The FCA has teeth when it comes to imposing sanctions on those who transgress. Liberty Mutual was fined £5m in October 2018 for failings in claims handling; an agreement with Express Gifts Limited provided £12.5m redress for customers who were sold insurance that had little or no value; and in March 2019 The Carphone Warehouse was fined over £29m for mis-selling mobile phone insurance.
Customers are changing: And so are their needs and expectations. Millennials will make up 40% of the workforce by 2020 and they have different views, different expectations and they buy differently from their older counterparts. Despite the commoditisation of insurance that is, in part, a result of the proliferation of price comparison websites, there is plenty of evidence to show that for most customers price is not the only or even the primary driver of customer choice. A statistic that surprised me is that millennials are significantly more likely to pay for premium service than older customers, according to industry wide research by the ICS.
Innovation and technology: Insurance companies have been slow to innovate. To date too many of them have operated out of short-term self-interest with a focus on how they can sell more. Culturally, adherence to process and compliance trumps customer every time.
Those companies that continue to focus internally with out dated business models will see their growth and profitability suffer. In the United States the correlation between brand strength and customer advocacy can be seen and it is only a matter of time before the changes happening in the UK industry will encourage customers on this side of the pond to switch if they feel they are not getting value for money. Increased customer churn increases costs and will put pressure on margins. Customers will give their loyalty to organisations that earn their trust and who are genuinely committed to helping them overcome the obstacles and challenges in their lives.

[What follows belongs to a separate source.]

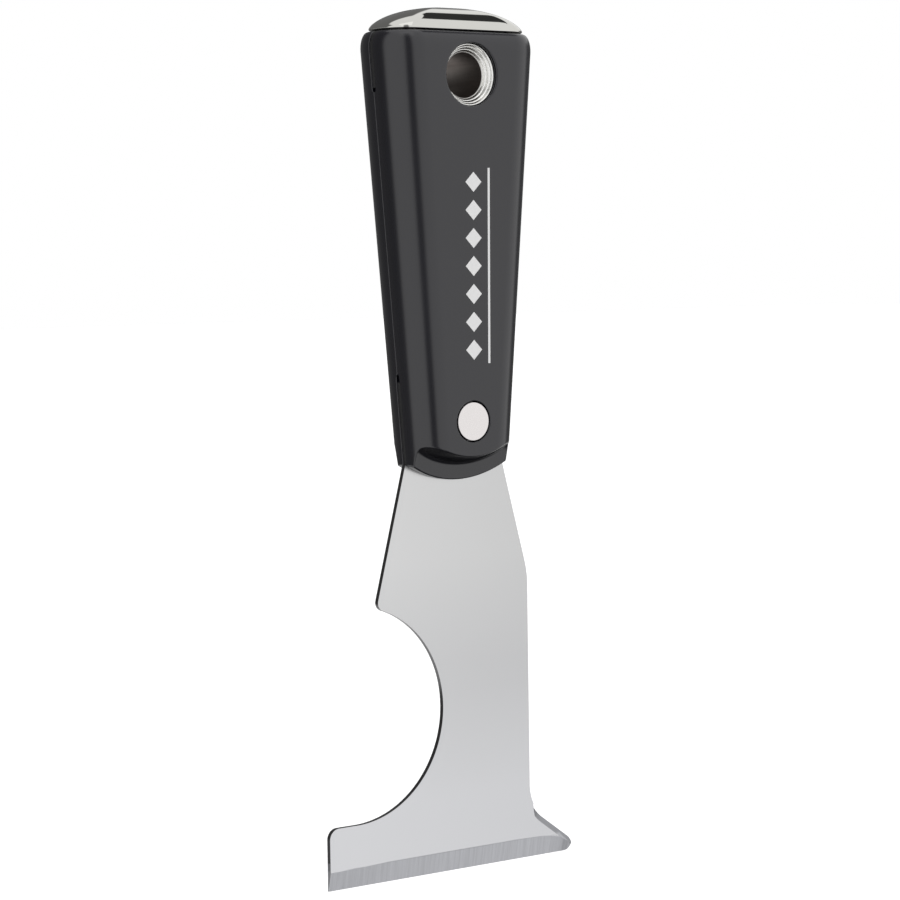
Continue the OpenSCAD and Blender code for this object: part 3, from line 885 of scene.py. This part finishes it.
def make_lamp(name, azimuth, elevation, distance, size, power):
    """A soft square lamp that faces the tool."""
    data = bpy.data.lights.new(name, "AREA")
    data.shape = "SQUARE"
    data.size = size
    data.energy = power
    lamp = bpy.data.objects.new(name, data)
    a, e = math.radians(azimuth), math.radians(elevation)
    aim = Vector((0, 0, -0.08))
    offset = Vector((-math.sin(a) * math.cos(e), -math.cos(a) * math.cos(e), math.sin(e))) * distance
    lamp.location = aim + offset
    lamp.rotation_euler = (-offset).to_track_quat("-Z", "Y").to_euler()
    lamp.visible_camera = False
    bpy.context.collection.objects.link(lamp)


# ---------------------------------------------------------------- the tool
def add_piece(piece, node):
    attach(piece, "root")
    if node:
        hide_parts(node)


def build_tool():
    front = scale_piece("front_scale_nylon", -1)
    back = scale_piece("back_scale_nylon", 1)
    dress([front], nylon("nylon_printed", True))
    dress([back], nylon("nylon", False))
    add_piece(front, "front_scale")
    add_piece(back, "back_scale")

    blade = blade_piece()
    dress([blade], polished_steel("satin_steel"))
    add_piece(blade, "blade")

    cap, lugs = cap_piece(), cap_lugs()
    dress([cap] + lugs, bright_metal("chrome", 0.62, 0.66, (0.03, 0.05), (1, 0.99, 0.94), 0.01))
    add_piece(cap, "hammer_cap")
    for lug in lugs:
        add_piece(lug, None)

    eyelet, washer = eyelet_piece(), washer_piece()
    dress([eyelet, washer], lined_nickel("nickel"))
    add_piece(eyelet, "eyelet")
    add_piece(washer, "eyelet_washer")

    post, socket = rivet_pieces()
    dress([post, socket], bright_metal("rivet_steel", 0.79, 0.81, (0.26, 0.29), (1, 0.96, 0.95), 0.01))
    add_piece(post, "rivet_post")
    add_piece(socket, "rivet_socket")

    pin_metal = bright_metal("pin_steel", 0.45, 0.55, (0.3, 0.35))
    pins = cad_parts["cap_pins"]
    for slot in pins.material_slots:
        slot.material = pin_metal


make_camera()
make_world()
make_floor()
make_lamp("key_lamp", 20, 62, 1.3, 0.8, 0.5)
build_tool()
bpy.context.scene.view_settings.view_transform = "Standard"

What is it going to take for the insurance company that wants to buck the trend and differentiate itself in order to build a loyal customer base? Here are six key focus areas.

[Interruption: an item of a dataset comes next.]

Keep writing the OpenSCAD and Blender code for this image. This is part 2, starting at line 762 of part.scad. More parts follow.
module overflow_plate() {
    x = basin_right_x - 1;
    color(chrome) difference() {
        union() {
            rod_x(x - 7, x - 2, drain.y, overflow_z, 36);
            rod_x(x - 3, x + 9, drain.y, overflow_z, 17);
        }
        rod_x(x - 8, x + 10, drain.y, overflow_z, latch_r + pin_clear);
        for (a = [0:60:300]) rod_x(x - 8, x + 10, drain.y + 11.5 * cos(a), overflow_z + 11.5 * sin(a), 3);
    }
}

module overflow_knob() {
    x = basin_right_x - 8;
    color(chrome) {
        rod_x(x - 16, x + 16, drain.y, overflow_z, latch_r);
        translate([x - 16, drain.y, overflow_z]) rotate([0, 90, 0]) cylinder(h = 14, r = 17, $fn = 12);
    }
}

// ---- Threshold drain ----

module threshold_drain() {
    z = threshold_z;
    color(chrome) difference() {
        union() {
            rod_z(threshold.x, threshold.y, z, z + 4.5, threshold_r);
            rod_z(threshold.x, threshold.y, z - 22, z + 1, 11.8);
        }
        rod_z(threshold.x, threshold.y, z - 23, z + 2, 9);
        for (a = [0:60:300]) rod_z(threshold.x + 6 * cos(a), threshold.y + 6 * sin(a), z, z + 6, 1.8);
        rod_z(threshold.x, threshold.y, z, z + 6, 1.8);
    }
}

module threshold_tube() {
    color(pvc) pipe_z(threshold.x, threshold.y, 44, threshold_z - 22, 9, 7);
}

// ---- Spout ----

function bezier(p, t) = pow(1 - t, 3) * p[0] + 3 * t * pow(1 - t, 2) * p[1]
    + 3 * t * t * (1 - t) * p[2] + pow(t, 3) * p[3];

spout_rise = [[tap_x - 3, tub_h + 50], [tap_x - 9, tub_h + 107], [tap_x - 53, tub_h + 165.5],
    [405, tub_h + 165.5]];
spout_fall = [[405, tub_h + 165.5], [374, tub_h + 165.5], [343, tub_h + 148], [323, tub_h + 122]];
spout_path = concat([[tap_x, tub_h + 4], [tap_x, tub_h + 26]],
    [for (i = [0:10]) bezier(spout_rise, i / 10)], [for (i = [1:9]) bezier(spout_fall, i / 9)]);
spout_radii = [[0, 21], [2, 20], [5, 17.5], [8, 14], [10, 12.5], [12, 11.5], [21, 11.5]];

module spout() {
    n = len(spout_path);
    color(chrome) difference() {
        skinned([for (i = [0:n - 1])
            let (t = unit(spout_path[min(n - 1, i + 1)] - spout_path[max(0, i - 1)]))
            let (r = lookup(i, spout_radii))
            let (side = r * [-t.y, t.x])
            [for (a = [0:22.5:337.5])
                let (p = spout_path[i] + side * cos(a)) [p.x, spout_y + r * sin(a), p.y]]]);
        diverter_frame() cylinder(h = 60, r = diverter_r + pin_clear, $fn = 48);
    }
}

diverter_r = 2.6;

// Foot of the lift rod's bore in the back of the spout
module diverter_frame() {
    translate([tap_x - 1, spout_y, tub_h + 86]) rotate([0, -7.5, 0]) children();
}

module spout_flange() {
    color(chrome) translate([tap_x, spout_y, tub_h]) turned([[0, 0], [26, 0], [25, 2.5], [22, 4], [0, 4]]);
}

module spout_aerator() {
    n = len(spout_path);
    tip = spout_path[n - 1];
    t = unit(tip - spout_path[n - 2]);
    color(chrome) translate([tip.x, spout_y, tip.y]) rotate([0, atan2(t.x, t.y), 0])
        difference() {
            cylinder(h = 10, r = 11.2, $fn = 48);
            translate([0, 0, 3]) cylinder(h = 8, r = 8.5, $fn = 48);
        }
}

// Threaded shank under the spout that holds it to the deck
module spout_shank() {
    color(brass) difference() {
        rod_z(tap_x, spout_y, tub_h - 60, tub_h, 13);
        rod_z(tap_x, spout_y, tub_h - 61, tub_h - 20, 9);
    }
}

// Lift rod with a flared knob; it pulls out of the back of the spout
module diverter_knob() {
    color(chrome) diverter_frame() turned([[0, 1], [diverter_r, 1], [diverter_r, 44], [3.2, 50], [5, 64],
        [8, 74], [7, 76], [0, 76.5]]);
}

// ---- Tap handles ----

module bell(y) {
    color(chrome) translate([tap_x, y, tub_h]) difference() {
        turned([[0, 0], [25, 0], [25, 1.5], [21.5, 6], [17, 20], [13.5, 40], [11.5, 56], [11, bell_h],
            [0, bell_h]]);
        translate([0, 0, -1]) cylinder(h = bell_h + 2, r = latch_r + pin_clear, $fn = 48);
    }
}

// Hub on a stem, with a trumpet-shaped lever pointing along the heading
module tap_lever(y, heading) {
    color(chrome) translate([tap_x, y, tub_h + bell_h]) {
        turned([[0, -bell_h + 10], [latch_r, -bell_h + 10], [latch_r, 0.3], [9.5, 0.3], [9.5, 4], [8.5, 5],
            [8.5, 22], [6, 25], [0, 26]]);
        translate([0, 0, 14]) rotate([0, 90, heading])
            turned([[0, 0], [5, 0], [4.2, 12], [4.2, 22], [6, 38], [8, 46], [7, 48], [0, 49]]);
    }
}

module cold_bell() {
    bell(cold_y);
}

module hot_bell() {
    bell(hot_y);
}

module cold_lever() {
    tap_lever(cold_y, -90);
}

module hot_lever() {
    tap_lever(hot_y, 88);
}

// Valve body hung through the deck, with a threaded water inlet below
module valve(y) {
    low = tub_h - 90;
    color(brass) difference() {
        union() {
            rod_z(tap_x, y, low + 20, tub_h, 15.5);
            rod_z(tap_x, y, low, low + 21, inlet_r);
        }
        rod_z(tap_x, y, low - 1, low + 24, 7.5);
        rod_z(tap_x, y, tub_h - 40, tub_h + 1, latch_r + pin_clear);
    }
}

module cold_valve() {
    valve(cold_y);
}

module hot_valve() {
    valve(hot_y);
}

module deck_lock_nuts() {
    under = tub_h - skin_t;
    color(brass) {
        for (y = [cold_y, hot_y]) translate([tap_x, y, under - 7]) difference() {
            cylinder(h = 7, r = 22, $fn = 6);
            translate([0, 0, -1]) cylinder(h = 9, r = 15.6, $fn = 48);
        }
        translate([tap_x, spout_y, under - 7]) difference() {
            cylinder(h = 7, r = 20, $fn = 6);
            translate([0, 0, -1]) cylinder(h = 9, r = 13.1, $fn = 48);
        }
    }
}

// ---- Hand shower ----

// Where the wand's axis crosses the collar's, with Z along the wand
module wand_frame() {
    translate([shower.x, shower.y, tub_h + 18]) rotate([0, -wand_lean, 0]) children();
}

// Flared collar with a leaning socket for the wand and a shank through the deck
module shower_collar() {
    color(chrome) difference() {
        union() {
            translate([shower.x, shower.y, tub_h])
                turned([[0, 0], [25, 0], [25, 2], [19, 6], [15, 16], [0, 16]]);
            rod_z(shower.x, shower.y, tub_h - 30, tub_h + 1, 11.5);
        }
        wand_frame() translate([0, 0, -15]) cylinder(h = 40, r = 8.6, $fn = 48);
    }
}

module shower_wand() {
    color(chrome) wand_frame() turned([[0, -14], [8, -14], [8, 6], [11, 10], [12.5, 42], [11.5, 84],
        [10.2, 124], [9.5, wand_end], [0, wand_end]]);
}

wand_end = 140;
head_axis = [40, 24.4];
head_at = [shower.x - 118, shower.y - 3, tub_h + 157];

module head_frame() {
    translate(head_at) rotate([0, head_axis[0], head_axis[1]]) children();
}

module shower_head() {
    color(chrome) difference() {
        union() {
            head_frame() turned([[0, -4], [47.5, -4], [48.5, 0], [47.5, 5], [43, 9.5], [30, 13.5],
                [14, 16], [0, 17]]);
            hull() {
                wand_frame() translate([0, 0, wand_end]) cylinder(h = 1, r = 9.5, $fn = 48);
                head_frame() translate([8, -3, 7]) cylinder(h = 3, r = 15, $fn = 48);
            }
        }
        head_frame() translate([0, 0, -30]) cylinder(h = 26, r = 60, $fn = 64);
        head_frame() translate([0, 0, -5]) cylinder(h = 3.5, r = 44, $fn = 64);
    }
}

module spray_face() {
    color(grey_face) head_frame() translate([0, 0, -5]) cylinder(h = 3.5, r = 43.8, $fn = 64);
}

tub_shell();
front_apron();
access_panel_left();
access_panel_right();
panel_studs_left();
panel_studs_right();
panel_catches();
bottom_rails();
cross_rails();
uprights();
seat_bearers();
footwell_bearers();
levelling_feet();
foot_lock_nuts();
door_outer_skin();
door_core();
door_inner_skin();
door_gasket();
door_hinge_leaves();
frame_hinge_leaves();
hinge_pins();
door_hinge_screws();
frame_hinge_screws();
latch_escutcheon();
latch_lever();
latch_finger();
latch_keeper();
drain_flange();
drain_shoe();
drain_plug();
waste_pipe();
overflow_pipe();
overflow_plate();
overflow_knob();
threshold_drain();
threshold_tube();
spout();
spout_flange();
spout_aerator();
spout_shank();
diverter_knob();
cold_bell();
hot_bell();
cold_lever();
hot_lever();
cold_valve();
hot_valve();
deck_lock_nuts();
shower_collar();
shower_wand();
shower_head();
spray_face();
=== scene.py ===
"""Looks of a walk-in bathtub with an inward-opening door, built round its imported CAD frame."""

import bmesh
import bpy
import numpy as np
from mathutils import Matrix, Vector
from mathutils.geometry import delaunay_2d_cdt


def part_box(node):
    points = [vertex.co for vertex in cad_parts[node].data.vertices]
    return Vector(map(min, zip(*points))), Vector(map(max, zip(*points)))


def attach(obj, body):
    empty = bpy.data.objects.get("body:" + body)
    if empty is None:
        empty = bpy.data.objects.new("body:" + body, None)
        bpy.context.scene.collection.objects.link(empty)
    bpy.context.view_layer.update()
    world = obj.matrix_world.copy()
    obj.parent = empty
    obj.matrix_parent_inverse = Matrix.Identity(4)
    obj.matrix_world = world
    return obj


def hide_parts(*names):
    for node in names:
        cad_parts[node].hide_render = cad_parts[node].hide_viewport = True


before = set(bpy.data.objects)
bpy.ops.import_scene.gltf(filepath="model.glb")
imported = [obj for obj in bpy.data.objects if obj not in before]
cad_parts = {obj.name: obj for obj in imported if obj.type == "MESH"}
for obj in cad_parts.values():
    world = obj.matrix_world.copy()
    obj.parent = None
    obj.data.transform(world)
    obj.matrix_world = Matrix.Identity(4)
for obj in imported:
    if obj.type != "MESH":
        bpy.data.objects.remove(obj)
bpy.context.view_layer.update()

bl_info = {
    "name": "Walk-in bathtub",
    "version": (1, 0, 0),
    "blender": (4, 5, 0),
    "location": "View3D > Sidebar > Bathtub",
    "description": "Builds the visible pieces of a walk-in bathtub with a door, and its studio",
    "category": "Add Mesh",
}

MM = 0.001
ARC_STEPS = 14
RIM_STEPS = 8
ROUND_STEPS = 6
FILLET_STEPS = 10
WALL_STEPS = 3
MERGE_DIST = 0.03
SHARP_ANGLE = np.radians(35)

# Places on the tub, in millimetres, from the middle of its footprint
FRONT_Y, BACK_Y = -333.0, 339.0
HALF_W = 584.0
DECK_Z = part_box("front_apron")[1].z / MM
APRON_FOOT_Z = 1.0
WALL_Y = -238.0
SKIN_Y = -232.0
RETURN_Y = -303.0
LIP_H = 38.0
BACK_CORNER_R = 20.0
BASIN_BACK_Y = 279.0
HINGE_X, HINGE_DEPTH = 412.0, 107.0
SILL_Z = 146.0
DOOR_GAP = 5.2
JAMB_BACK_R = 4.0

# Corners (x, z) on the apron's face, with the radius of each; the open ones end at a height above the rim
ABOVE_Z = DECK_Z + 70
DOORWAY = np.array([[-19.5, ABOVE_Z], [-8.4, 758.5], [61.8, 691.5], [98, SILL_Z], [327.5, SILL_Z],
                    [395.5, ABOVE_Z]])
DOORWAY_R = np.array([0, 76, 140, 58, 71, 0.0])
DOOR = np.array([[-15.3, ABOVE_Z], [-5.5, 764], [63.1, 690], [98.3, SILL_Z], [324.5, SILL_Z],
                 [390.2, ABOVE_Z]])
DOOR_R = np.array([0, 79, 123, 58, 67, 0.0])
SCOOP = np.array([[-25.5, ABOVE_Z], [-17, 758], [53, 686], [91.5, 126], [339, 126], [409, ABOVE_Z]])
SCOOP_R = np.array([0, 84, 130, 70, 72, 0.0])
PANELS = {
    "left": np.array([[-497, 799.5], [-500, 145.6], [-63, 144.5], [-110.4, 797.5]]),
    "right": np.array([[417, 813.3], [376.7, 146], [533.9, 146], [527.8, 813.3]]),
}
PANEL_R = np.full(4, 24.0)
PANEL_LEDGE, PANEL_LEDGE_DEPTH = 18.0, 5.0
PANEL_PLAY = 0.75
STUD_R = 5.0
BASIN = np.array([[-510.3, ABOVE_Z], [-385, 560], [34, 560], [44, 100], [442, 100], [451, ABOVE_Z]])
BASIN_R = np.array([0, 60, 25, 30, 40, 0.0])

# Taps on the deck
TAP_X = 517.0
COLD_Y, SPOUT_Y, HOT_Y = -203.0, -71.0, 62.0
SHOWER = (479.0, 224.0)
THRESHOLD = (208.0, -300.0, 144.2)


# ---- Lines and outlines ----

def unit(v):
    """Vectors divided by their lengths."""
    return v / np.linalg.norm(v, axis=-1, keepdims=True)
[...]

How to build a truly loyal customer base
- Develop a customer experience strategy. Research conducted by Forrester identified that the number one reason why companies failed to achieve the results they had hoped for was the lack of a coherent CX strategy. A lack of collaboration and cross-business support is the kiss of death for most change programmes. Functional and departmental leaders will need to step outside their silos and take a customer journey view of the world and think about the cross-business implications. To be successful a CX strategy must be conceived of as enterprise wide and not as a standalone ‘project’.
- Visible leadership. A company that wants to differentiate through the quality of its customer experience will need a fundamentally different approach. Leaders play a crucial role in moving their organisation from ‘today’ to ‘tomorrow’. Successful leaders create the belief, the permission and the capability for employees to operate in new and different ways. The biggest barrier to change we hear most often in our client work is that employees are unclear that they have permission to focus on customers “in addition to their day job”.

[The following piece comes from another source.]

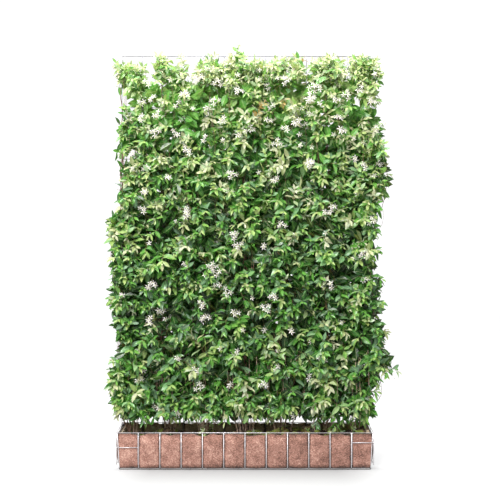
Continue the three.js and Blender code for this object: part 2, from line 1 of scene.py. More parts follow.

- Customer insight. The best performing companies have a deep understanding of what target customers want and need, both today and into the future. They know which customers are the most profitable and they focus on the segments that will be key to the company’s growth and profitability. They are relentless in uncovering the critical drivers of retention and word of mouth advocacy – both functional and emotional. Sadly, most of the customer research we see does not provide the insight business leaders need to make investment decision trade-offs in the interests of improving the customer experience.
- Design a ‘Branded Customer Experience’. To bust a common myth, Customer Experience is not just about service. It encompasses all of the ways in which an organisation ‘touches’ the customer from marketing and advertising that may have caught the customers eye, the online, telephone and face to face experience, how the company’s products work, the support process that the customer may need to use and the price paid for the product or service purchased. All of these make up the Customer Experience. In designing an experience that drives customer loyalty, insurance companies should pay attention to both consistency and differentiation – in ways that reinforce the company’s brand, thus the term Branded Customer Experience. It is important to fix the basics (‘brilliant basics’) which has the effect of driving functional commitment. However, functional commitment does not drive loyalty. There are a different set of factors that inspire customers to emotionally engage (‘magic moments’) and become truly loyal to your brand. The innovation required to build emotionally committed relationships with customers necessitates the organisation thinking from the customer point of view and outside the constraints of current functions and processes. Most insurance company attention is focused on the claims process and renewals. As the majority of customers do not make a claim, they go a whole year without any contact with their insurance provider until details of next year’s premium drops through the letterbox. No loyalty building going on there, in fact quite the opposite when the customer often learns that their neighbour has taken advantage of a special offer with rates only available to new customers. ‘Rewarding loyalty’ is not a function or a department so no one thinks of it.
- Pay attention to the employee experience. In the same way that organisations need to earn the loyalty of their customers, they must earn the loyalty of their people too. Churning employees is costly – recruitment and training costs go up – but also less experienced staff deliver poorer service to customers. The employee experience and customer experience must be aligned. As Peter Simpson, former Commercial Director at First Direct said “you can’t pretend to be one style of brand to your customers if you’re a different style of brand to your people”.
- Focus on behaviour. Changing behaviour is difficult; much more difficult than many executives think. Sending out the corporate video, scheduling town hall meetings, distributing the PowerPoint presentation to managers and organising some generic customer service training won’t cut it. We have developed behavioural change programmes for organisations across a range of sectors and have found that it is necessary to address head (what we are changing and why), heart (why it is important to me and the company) and hands (the new skills and tools I need to be successful). By addressing all three, organisations can build passionate commitment and develop employees with the skill and the motivation needed to deliver the magic to customers every day.
The combination of consumer pressure, regulatory intervention, new competitors, new channels and technology presents opportunities for insurance companies to engage with and create value for their customers in ways that they have not done before. Those companies that are bold enough to embrace Customer Experience as a dominant strategy will be rewarded with industry leading performance as the winds of change blow through the insurance sector. I hope you are one of them.